First, there is his first-hand experience with his work. Second comes the period of time spent in Venice, closely observing the fishermen from Chioggia surrounded by their nets and catch. Then, too, there is his thirst for ever greater knowledge of the people he meets in his regular wanderings from the north to the centre and south of our country. To this essence of his art Gorni dedicates his self with huge, meticulous care, patiently applying his compositional technique from the embryonic to the first stage of each piece of work.At first sight, in front of his paintings one tends to wonder: abstraction, manikins, what's the artist's message to whoever is looking at the canvas?

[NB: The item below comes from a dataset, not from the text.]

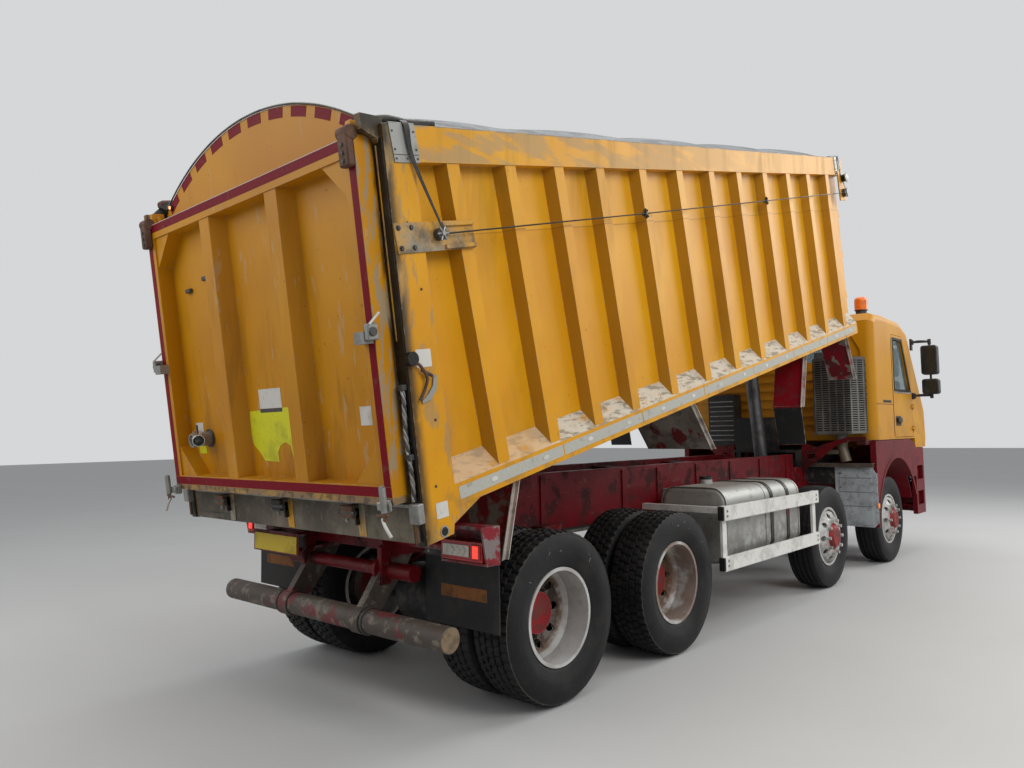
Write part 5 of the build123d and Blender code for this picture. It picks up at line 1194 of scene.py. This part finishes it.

Then you are taken by the colours, by their ever increasing intensity: the bright red, the intense azure, the shining yellow, the warm brown, and you forget the abstraction. You soon realize that what at first appeared as manikins are people with an expressive force which comes through in their joy as well as in their pain, in quietude as well as in torment. Thus the message of the artist can be found in the serenity of the woman who, in "Home from Fishing" has overcome her distress after waiting in anguish for her beloved ones to return from the treacherous seas. It can be seen in the suggestive compositions one can define "Prelude to Disaster". Each of the "manikins" here expresses the tragedy which is announced in all its catharsis. The boat (ever the symbol of hope) is thrown aganst the shoreline by the waves. And the crowded faces, with the multiplicity of their expressions, make one shudder and involve one in the tragedy. Finally, beyond the vibrant wait, beyond the abandon and the desperation, lies the hope that every human heart manages to guard within itself even in the woe of impending disaster. E.P.